- [What to produce]: Repeat everything from the line holding "Charging socket, its" to the line holding "depsgraph = bpy.context.evaluated_depsgraph_get()", inclusive, exactly. Leave out the rest.

- [Provided entries]:

►

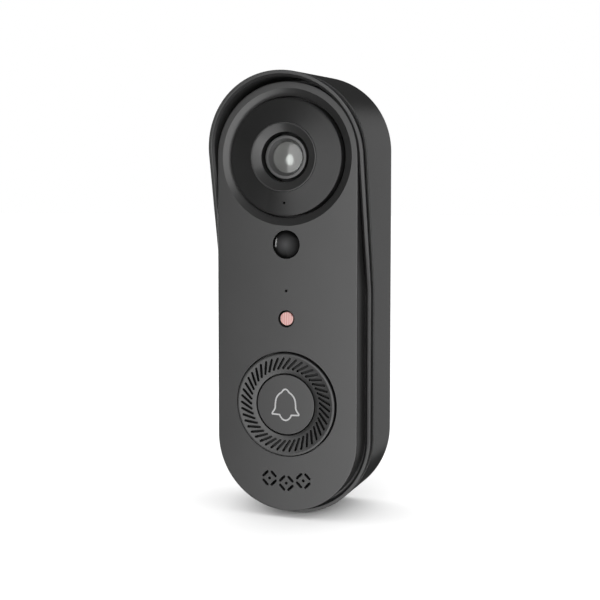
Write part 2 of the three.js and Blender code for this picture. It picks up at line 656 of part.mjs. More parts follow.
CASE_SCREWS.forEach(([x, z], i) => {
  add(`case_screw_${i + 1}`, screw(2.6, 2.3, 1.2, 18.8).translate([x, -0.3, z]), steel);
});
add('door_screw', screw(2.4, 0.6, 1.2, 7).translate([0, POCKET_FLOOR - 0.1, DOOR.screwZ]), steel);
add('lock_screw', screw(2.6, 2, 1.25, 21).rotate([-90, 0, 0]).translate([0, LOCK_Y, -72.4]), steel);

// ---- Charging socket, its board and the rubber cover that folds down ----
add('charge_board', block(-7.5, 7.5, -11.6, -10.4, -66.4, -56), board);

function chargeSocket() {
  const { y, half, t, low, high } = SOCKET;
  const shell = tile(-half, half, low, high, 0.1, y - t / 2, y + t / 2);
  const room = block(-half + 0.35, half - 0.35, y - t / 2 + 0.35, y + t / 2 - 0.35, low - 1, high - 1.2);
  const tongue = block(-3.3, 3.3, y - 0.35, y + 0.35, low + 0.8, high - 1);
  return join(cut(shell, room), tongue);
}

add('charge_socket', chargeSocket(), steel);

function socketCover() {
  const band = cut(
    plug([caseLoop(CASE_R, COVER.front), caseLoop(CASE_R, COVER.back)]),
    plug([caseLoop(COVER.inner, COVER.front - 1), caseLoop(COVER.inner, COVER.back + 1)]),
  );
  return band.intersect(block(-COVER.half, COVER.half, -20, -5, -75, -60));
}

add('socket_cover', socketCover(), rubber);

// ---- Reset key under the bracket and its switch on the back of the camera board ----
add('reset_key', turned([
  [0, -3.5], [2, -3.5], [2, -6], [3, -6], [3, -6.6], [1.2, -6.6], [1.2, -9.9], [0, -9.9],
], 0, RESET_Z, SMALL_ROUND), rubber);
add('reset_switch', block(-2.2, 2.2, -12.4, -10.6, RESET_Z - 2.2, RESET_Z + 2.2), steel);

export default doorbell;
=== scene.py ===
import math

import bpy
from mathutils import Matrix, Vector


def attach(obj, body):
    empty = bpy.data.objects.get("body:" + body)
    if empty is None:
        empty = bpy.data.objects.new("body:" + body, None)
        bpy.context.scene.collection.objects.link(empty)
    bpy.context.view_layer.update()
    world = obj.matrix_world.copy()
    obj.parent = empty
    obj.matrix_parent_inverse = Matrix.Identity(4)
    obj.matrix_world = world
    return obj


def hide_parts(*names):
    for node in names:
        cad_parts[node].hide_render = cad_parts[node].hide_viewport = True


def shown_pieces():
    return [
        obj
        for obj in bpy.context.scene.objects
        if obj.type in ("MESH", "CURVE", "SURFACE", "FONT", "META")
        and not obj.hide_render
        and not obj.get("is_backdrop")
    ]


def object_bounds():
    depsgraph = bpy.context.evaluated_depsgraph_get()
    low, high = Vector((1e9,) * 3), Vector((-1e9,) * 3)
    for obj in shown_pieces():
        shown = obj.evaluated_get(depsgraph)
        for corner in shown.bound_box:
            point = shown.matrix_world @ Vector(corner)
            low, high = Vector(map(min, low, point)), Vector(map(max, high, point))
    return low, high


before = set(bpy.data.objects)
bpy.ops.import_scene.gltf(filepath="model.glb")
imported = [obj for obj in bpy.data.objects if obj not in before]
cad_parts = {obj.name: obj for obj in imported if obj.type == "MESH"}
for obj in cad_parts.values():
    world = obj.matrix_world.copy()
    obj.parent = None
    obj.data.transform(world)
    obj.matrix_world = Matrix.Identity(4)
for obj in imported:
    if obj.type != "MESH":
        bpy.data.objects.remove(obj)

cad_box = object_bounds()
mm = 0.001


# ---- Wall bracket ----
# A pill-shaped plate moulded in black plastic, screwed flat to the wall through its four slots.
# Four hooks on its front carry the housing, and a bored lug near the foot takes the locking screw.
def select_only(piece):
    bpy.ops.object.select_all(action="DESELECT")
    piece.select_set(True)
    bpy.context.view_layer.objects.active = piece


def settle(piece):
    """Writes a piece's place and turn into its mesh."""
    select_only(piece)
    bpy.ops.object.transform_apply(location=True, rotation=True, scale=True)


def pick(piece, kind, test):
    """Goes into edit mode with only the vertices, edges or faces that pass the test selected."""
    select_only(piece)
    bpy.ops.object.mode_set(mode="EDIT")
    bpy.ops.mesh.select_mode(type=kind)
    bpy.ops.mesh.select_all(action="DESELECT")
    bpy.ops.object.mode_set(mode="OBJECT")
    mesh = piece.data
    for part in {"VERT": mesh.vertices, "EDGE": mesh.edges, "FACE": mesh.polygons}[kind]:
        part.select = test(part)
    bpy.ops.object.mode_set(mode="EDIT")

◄
►

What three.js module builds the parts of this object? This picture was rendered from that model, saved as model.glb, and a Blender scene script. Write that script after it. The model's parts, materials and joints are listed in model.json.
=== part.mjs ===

◄

- [Solution to the problem]:
// ---- Charging socket, its board and the rubber cover that folds down ----
add('charge_board', block(-7.5, 7.5, -11.6, -10.4, -66.4, -56), board);

function chargeSocket() {
  const { y, half, t, low, high } = SOCKET;
  const shell = tile(-half, half, low, high, 0.1, y - t / 2, y + t / 2);
  const room = block(-half + 0.35, half - 0.35, y - t / 2 + 0.35, y + t / 2 - 0.35, low - 1, high - 1.2);
  const tongue = block(-3.3, 3.3, y - 0.35, y + 0.35, low + 0.8, high - 1);
  return join(cut(shell, room), tongue);
}

add('charge_socket', chargeSocket(), steel);

function socketCover() {
  const band = cut(
    plug([caseLoop(CASE_R, COVER.front), caseLoop(CASE_R, COVER.back)]),
    plug([caseLoop(COVER.inner, COVER.front - 1), caseLoop(COVER.inner, COVER.back + 1)]),
  );
  return band.intersect(block(-COVER.half, COVER.half, -20, -5, -75, -60));
}

add('socket_cover', socketCover(), rubber);

// ---- Reset key under the bracket and its switch on the back of the camera board ----
add('reset_key', turned([
  [0, -3.5], [2, -3.5], [2, -6], [3, -6], [3, -6.6], [1.2, -6.6], [1.2, -9.9], [0, -9.9],
], 0, RESET_Z, SMALL_ROUND), rubber);
add('reset_switch', block(-2.2, 2.2, -12.4, -10.6, RESET_Z - 2.2, RESET_Z + 2.2), steel);

export default doorbell;
=== scene.py ===
import math

import bpy
from mathutils import Matrix, Vector


def attach(obj, body):
    empty = bpy.data.objects.get("body:" + body)
    if empty is None:
        empty = bpy.data.objects.new("body:" + body, None)
        bpy.context.scene.collection.objects.link(empty)
    bpy.context.view_layer.update()
    world = obj.matrix_world.copy()
    obj.parent = empty
    obj.matrix_parent_inverse = Matrix.Identity(4)
    obj.matrix_world = world
    return obj


def hide_parts(*names):
    for node in names:
        cad_parts[node].hide_render = cad_parts[node].hide_viewport = True


def shown_pieces():
    return [
        obj
        for obj in bpy.context.scene.objects
        if obj.type in ("MESH", "CURVE", "SURFACE", "FONT", "META")
        and not obj.hide_render
        and not obj.get("is_backdrop")
    ]


def object_bounds():
    depsgraph = bpy.context.evaluated_depsgraph_get()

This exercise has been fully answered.